Le ministère public l'a assigné afin de faire juger que ce certificat avait été délivré à tort.

Examen du moyen

Sur le moyen unique, pris en sa première branche

Enoncé du moyen

2. M. M... fait grief à l'arrêt de juger que le certificat de nationalité française qui lui a été délivré le 27 juillet 2011 par le tribunal d'instance de Nice l'a été à tort, alors « que la charge de la preuve incombe à celui qui conteste la qualité de Français à un individu titulaire d'un certificat de nationalité française délivré conformément aux articles 31 et suivants du code civil ; que pour accueillir l'action négatoire du ministère public et confirmer le jugement ayant admis que le certificat de nationalité française n° 580/2011 établi le 27 juillet 2011 au nom de M. R... M... l'avait été à tort, la cour d'appel a considéré que toute demande visant à établir la nationalité française de M. M... se heurtait à l'autorité de chose jugée des jugements du 13 juin 2008 du tribunal de grande instance de Nanterre ayant constaté l'extranéité de ce dernier et du 16 décembre 2009 du tribunal de grande instance de Nice ayant déclaré sa demande en déclaration de nationalité française irrecevable en raison de l'autorité de chose jugée attachée au jugement du 13 juin 2008 ; qu'en statuant ainsi, alors que le certificat de nationalité française dont M. M... s'est prévalu a été délivré postérieurement à ces décisions, si bien que le ministère public devait établir que les documents en vertu desquels il avait été délivré étaient erronés, ainsi qu'il l'alléguait, la cour d'appel a violé l'article 30, alinéa 2, du code civil. »

Réponse de la Cour

3. En premier lieu, aux termes de l'article 1355 du code civil, dans sa rédaction issue de l'ordonnance n° 2016-131 du 10 février 2016, l'autorité de la chose jugée n'a lieu qu'à l'égard de ce qui a fait l'objet du jugement. Il faut que la chose demandée soit la même ; que la demande soit fondée sur la même cause ; que la demande soit entre les mêmes parties, et formée par elles et contre elles en la même qualité.

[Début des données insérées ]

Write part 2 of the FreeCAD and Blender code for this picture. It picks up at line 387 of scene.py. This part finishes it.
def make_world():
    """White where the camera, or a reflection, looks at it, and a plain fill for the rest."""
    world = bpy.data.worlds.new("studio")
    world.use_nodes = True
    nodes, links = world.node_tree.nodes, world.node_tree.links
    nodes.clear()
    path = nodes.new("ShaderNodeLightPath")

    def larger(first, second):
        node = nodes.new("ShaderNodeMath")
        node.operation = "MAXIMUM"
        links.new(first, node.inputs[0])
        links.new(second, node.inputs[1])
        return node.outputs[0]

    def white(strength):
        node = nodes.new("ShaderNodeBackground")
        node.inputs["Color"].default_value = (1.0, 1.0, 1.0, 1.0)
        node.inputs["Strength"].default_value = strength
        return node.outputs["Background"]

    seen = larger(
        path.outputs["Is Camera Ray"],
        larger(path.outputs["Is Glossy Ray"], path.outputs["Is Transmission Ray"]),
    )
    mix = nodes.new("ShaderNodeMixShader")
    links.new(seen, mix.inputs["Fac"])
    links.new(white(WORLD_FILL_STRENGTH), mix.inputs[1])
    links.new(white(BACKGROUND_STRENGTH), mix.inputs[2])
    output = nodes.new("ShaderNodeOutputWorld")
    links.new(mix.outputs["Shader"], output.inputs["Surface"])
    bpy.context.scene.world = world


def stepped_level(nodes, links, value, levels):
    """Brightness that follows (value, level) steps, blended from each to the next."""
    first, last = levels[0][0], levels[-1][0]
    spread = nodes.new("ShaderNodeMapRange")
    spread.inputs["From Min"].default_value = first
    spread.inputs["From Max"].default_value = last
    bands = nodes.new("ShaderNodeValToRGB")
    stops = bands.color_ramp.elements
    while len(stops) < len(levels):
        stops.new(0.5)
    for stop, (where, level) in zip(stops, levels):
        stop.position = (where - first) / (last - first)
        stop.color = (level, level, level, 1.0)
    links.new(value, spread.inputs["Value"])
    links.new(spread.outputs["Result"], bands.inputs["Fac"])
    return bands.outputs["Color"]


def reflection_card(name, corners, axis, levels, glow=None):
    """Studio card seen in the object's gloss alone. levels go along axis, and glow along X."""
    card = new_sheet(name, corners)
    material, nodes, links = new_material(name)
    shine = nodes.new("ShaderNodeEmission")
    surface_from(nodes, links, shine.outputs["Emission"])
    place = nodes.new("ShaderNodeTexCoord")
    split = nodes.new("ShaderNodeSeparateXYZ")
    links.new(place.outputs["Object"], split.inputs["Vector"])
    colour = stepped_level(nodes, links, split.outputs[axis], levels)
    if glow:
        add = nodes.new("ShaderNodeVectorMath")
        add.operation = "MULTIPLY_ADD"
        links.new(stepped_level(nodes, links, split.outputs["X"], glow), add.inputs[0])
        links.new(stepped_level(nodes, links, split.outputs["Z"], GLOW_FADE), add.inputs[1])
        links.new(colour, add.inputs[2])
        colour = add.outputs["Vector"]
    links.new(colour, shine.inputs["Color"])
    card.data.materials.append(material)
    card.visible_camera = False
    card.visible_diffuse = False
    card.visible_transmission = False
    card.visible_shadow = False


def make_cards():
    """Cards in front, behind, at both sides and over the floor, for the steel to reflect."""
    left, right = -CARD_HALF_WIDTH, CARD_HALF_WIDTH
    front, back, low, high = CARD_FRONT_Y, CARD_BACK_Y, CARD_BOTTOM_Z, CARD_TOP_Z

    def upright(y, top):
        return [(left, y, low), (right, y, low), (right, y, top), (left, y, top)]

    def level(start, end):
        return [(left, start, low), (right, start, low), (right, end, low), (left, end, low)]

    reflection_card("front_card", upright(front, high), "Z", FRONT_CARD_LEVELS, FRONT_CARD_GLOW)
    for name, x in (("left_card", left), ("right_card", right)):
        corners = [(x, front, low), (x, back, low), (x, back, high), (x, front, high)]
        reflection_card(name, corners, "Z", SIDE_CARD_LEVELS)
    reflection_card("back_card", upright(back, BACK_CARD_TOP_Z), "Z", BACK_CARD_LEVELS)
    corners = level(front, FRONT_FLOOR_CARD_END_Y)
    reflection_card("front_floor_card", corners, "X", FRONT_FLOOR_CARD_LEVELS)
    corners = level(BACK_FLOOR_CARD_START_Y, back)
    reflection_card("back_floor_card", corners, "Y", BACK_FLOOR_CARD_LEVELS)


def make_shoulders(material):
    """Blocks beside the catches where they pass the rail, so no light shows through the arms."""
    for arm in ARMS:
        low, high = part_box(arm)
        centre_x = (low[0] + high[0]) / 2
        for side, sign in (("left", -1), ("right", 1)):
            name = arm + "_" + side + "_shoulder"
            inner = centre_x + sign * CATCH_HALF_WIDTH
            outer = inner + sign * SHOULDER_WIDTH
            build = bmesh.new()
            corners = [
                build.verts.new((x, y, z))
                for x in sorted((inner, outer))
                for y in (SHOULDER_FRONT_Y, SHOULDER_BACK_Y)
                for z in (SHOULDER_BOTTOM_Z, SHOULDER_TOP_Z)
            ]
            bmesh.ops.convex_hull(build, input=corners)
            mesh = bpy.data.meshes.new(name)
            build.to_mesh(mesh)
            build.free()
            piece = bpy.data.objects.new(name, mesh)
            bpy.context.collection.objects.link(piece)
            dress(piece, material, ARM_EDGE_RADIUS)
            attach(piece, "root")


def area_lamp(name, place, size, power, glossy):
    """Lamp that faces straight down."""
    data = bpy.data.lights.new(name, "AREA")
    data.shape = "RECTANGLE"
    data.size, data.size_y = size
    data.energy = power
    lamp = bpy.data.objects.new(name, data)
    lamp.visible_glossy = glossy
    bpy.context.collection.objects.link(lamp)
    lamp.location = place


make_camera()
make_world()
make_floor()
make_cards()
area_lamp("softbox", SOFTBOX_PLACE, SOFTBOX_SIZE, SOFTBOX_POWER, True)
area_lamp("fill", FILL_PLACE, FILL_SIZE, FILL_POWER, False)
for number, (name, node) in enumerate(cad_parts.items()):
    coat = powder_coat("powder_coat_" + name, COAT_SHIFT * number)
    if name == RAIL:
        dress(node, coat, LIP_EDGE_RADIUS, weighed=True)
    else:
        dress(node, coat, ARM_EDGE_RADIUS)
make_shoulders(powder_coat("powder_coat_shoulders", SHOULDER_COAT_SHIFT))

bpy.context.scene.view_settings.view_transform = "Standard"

4. Une offre de preuve nouvelle ne constitue pas un fait ou un événement modifiant la situation antérieurement reconnue en justice qui aurait pour effet d'exclure l'autorité de chose jugée.

5. En second lieu, selon l'article 30 du code civil, la charge de la preuve, en matière de nationalité française, incombe à celui dont la nationalité est en cause. Toutefois, cette charge incombe à celui qui conteste la qualité de Français à un individu titulaire d'un certificat de nationalité française délivré conformément aux articles 31 et suivants.

6. Il résulte de la combinaison de ces textes, que lorsqu'un jugement a constaté l'extranéité d'une personne, un certificat de nationalité française ne peut être délivré ultérieurement à cette même personne sur le même fondement juridique, fût-ce en vertu de pièces nouvelles, sans violer l'autorité de chose jugée.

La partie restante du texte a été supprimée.